The strategy seeks to deliver a total return of SOFR (30-day compounded) +4% per annum over rolling 5-year periods, from a globally diversified portfolio of securities that demonstrate attractive investment attributes and sustainable business practices. In doing so, the strategy aims to achieve a positive return on a rolling 3-year basis. However, a positive return is not guaranteed and a capital loss may occur.

Performance benchmark

SOFR (30-day compounded) +4%*


*Please note that on November 1, 2021, the performance benchmark for this strategy changed from 1-month USD LIBOR +4% to SOFR (30-day compounded) +4%.

Volatility

Expected to be between that of bonds and equities over the long term

Strategy inception

Composite inception: May 1, 2018

Investment Team

Our Sustainable Real Return strategy is managed by an experienced team with a wide range of backgrounds. In-house research analysts are at the core of our investment process, and our multidimensional research platform spans fundamental, thematic, ESG, quantitative, geopolitical, investigative and private-market research to promote better-informed investment decisions.

Want to find out more?

Philip Shucksmith
Philip Shucksmith

Portfolio manager, Real Return team

Matthew Brown
Matthew Brown

Portfolio manager, Real Return team

Andy Warwick
Andy Warwick

Co-head of Real Return team

Aron Pataki
Aron Pataki

Co-head of Real Return team

Lars Middleton
Lars Middleton

Portfolio manager, Real Return team

Brendan Mulhern
Brendan Mulhern

Global strategist, Real Return team

Aaron Sinadjan
Aaron Sinadjan

Portfolio analyst, Real Return team

Catherine Doyle
Catherine Doyle

Investment specialist

Chris King
Chris King

Senior portfolio analyst, Real Return team

Your capital may be at risk. The value of investments and the income from them can fall as well as rise and investors may not get back the original amount invested.
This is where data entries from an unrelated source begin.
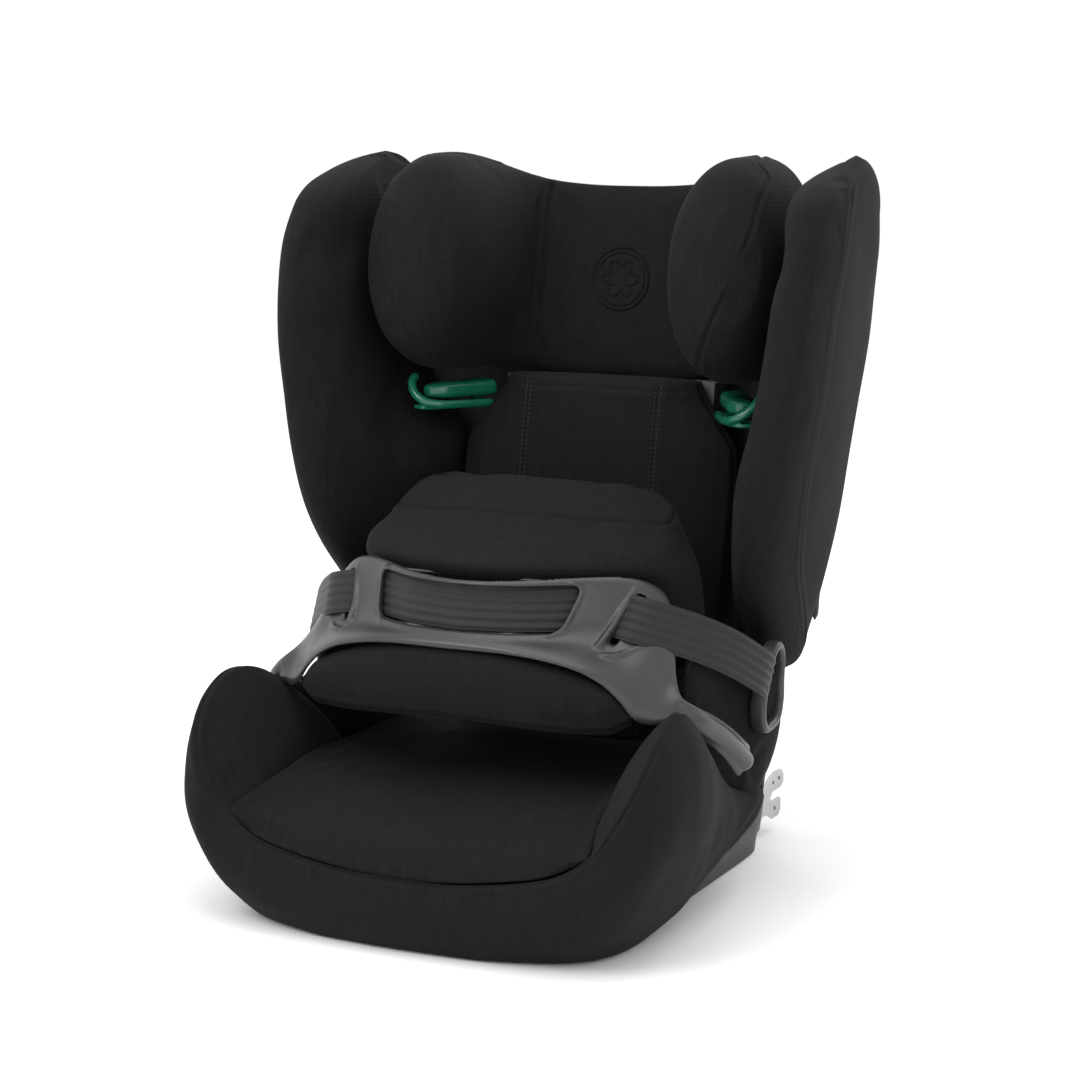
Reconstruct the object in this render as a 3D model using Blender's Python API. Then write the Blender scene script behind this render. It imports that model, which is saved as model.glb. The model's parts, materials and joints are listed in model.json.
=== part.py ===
# High-back child car seat with a padded impact shield, built as separate pieces.
# Units are metres, +Z is up, the child faces -Y, and the ground is z = 0.

import math

import bmesh
import bpy
from mathutils import Vector

# ---------------------------------------------------------------- driving dimensions
GAP = 0.0006                 # clearance between touching pieces
RAKE = math.tan(math.radians(9))   # how far the backrest leans back per metre of height

BASE_HEIGHT = 0.078          # top of the moulded base tray
BASE_HALF_WIDTH = 0.170
BASE_FRONT = 0.236
BASE_REAR = 0.178
TRAY_WALL = 0.004

PAN_HALF_WIDTH = 0.160
WING_THICKNESS = 0.044

HEAD_SEAM_X = 0.080          # where the centre panel meets the head wings
HEAD_SET_BACK = 0.055        # centre panel of the headrest behind the back pad's front

PIVOT = Vector((0, 0.148, 0.094))   # recline pin
PIN_RADIUS = 0.005
PIN_BORE = 0.00508

ISOFIX_X = 0.140             # half of the standard 280 mm anchor spacing
ISOFIX_Z = 0.034

SHIELD_BOW = 3.0             # plan curve of the shield: y rises by SHIELD_BOW * x * x
STRAP_THICKNESS = 0.0016


# ---------------------------------------------------------------- materials
def material(name, colour, roughness, metallic=0.0):
    mat = bpy.data.materials.new(name)
    mat.use_nodes = True
    shader = mat.node_tree.nodes["Principled BSDF"]
    shader.inputs["Base Color"].default_value = (*colour, 1)
    shader.inputs["Roughness"].default_value = roughness
    shader.inputs["Metallic"].default_value = metallic
    mat.diffuse_color = (*colour, 1)
    return mat


FABRIC = ((0.018, 0.018, 0.019), 0.90, 0.0)
FRAME_PLASTIC = ((0.055, 0.056, 0.058), 0.42, 0.0)
BLACK_PLASTIC = ((0.020, 0.020, 0.021), 0.50, 0.0)
GREEN_PLASTIC = ((0.010, 0.130, 0.075), 0.35, 0.0)
RED_PLASTIC = ((0.450, 0.020, 0.020), 0.35, 0.0)
WEBBING = ((0.030, 0.030, 0.031), 0.75, 0.0)
FOAM = ((0.100, 0.100, 0.100), 0.95, 0.0)
STEEL = ((0.600, 0.600, 0.590), 0.35, 1.0)
RUBBER = ((0.015, 0.015, 0.015), 0.85, 0.0)


# ---------------------------------------------------------------- shape helpers
def clear_scene():
    for item in list(bpy.data.objects):
        bpy.data.objects.remove(item, do_unlink=True)


def mix(a, b, t):
    return a + (b - a) * t


def along(stations, x):
    """Smooth value at x through (x, value) stations."""
    if x <= stations[0][0]:
        return stations[0][1]
    for (xa, va), (xb, vb) in zip(stations, stations[1:]):
        if x <= xb:
            t = (x - xa) / (xb - xa)
            return mix(va, vb, t * t * (3 - 2 * t) * 0.35 + t * 0.65)
    return stations[-1][1]


def closed_curve(points, count):
    """Catmull-Rom loop through the points, with count points at even parameters."""
    total = len(points)
    result = []
    for i in range(count):
        s = i * total / count
        k = int(s)
        t = s - k
        p0, p1, p2, p3 = (Vector(points[(k + j - 1) % total]) for j in range(4))
        result.append(0.5 * (2 * p1 + (p2 - p0) * t + (2 * p0 - 5 * p1 + 4 * p2 - p3) * t * t
                             + (3 * p1 - 3 * p2 + p3 - p0) * t ** 3))
    return result


def shrink(ring, factor, shift=(0, 0, 0)):
    centre = sum(ring, Vector()) / len(ring)
    return [centre + (p - centre) * factor + Vector(shift) for p in ring]


def add_object(name, bm, look, smooth=True):
    bmesh.ops.recalc_face_normals(bm, faces=bm.faces)
    mesh = bpy.data.meshes.new(name)
    bm.to_mesh(mesh)
    bm.free()
    if smooth:
        mesh.shade_smooth()
        mesh.set_sharp_from_angle(angle=math.radians(35))
    obj = bpy.data.objects.new(name, mesh)
    bpy.context.collection.objects.link(obj)
    mesh.materials.append(material(name, *look))
    return obj


def set_origin(obj, point):
    """Moves the object's origin to a joint's axis and leaves the shape in place."""
    point = Vector(point)
    for vertex in obj.data.vertices:
        vertex.co -= point
    obj.location = point


def loft(name, rings, look, smooth=True, poles=(0, 0)):
    """Skin over closed rings; each end closes on a centre point moved out by its pole value."""
    bm = bmesh.new()
    loops = [[bm.verts.new(p) for p in ring] for ring in rings]
    for low, high in zip(loops, loops[1:]):
        for i in range(len(low)):
            j = (i + 1) % len(low)
            bm.faces.new((low[i], low[j], high[j], high[i]))
    for end, nxt, pole in ((0, 1, poles[0]), (-1, -2, poles[1])):
        centre = sum((Vector(p) for p in rings[end]), Vector()) / len(rings[end])
        inner = sum((Vector(p) for p in rings[nxt]), Vector()) / len(rings[nxt])
        tip = bm.verts.new(centre + (centre - inner).normalized() * pole)
        for i in range(len(loops[end])):
            bm.faces.new((loops[end][i], loops[end][(i + 1) % len(loops[end])], tip))
    return add_object(name, bm, look, smooth)


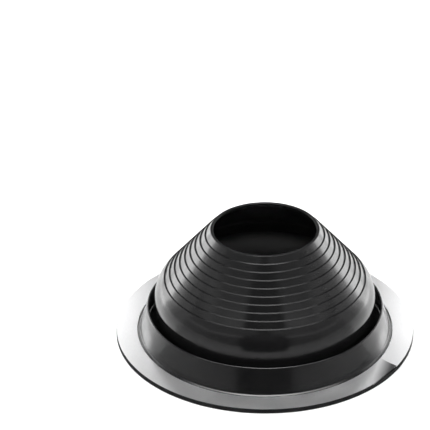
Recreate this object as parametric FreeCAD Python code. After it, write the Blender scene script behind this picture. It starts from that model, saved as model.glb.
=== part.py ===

The outperformance target stated is net of fees, for indicative purposes only, and may be changed without notice. Targeted return is generally aspirational in nature, not necessarily based on criteria and assumptions, and is not a guarantee of future returns.

Newton will make investment decisions that are not based solely on ESG considerations. Other attributes of an investment may outweigh ESG considerations when making investment decisions. The way that ESG and sustainability considerations are assessed and the assessment of their suitability for Newton’s sustainable strategies may vary depending on the asset class and strategy involved. For Newton’s sustainable strategies, ESG reviews are performed prior to investment for corporate investments (single name equity and fixed income securities). The analysis will then also follow the Newton sustainable investment process to ensure it fits with the wider Newton sustainable investment philosophy.

Key Investment Risks

  • Performance Aim Risk: The performance aim is not a guarantee, may not be achieved and a capital loss may occur. Strategies which have a higher performance aim generally take more risk to achieve this and so have a greater potential for returns to vary significantly.
  • Currency Risk: This strategy invests in international markets which means it is exposed to changes in currency rates which could affect the value of the strategy.
  • Derivatives Risk: Derivatives are highly sensitive to changes in the value of the asset from which their value is derived. A small movement in the value of the underlying asset can cause a large movement in the value of the derivative. This can increase the sizes of losses and gains, causing the value of your investment to fluctuate. When using derivatives, the strategy can lose significantly more than the amount it has invested in derivatives.
  • Changes in Interest Rates & Inflation Risk: Investments in bonds/money market securities are affected by interest rates and inflation trends which may negatively affect the value of the strategy.
  • Credit Ratings and Unrated Securities Risk: Bonds with a low credit rating or unrated bonds have a greater risk of default. These investments may negatively affect the value of the strategy.
  • Credit Risk: The issuer of a security held by the strategy may not pay income or repay capital to the strategy when due.
  • Emerging Markets Risk: Emerging Markets have additional risks due to less-developed market practices.
  • Shanghai-Hong Kong Stock Connect and/or the Shenzhen-Hong Kong Stock Connect (‘Stock Connect’) risk: The strategy may invest in China A shares through Stock Connect programs. These may be subject to regulatory changes and quota limitations. An operational constraint such as a suspension in trading could negatively affect the strategy’s ability to achieve its investment objective.
  • CoCos Risk: Contingent convertible securities (CoCos) convert from debt to equity when the issuer’s capital drops below a pre-defined level. This may result in the security converting into equities at a discounted share price, the value of the security being written down, temporarily or permanently, and/or coupon payments ceasing or being deferred.
  • Sustainable Strategies Risk: The strategy follows a sustainable investment approach, which may cause it to perform differently than strategies that have a similar objective but which do not integrate sustainable investment criteria when selecting securities. The strategy will not engage in stock lending activities and, therefore, may forego any additional returns that may be produced through such activities.
  • Investment in Infrastructure Companies Risk: The value of investments in Infrastructure Companies may be negatively impacted by changes in the regulatory, economic or political environment in which they operate.
  • Counterparty Risk: The insolvency of any institutions providing services such as custody of assets or acting as a counterparty to derivatives or other contractual arrangements, may expose the strategy to financial loss.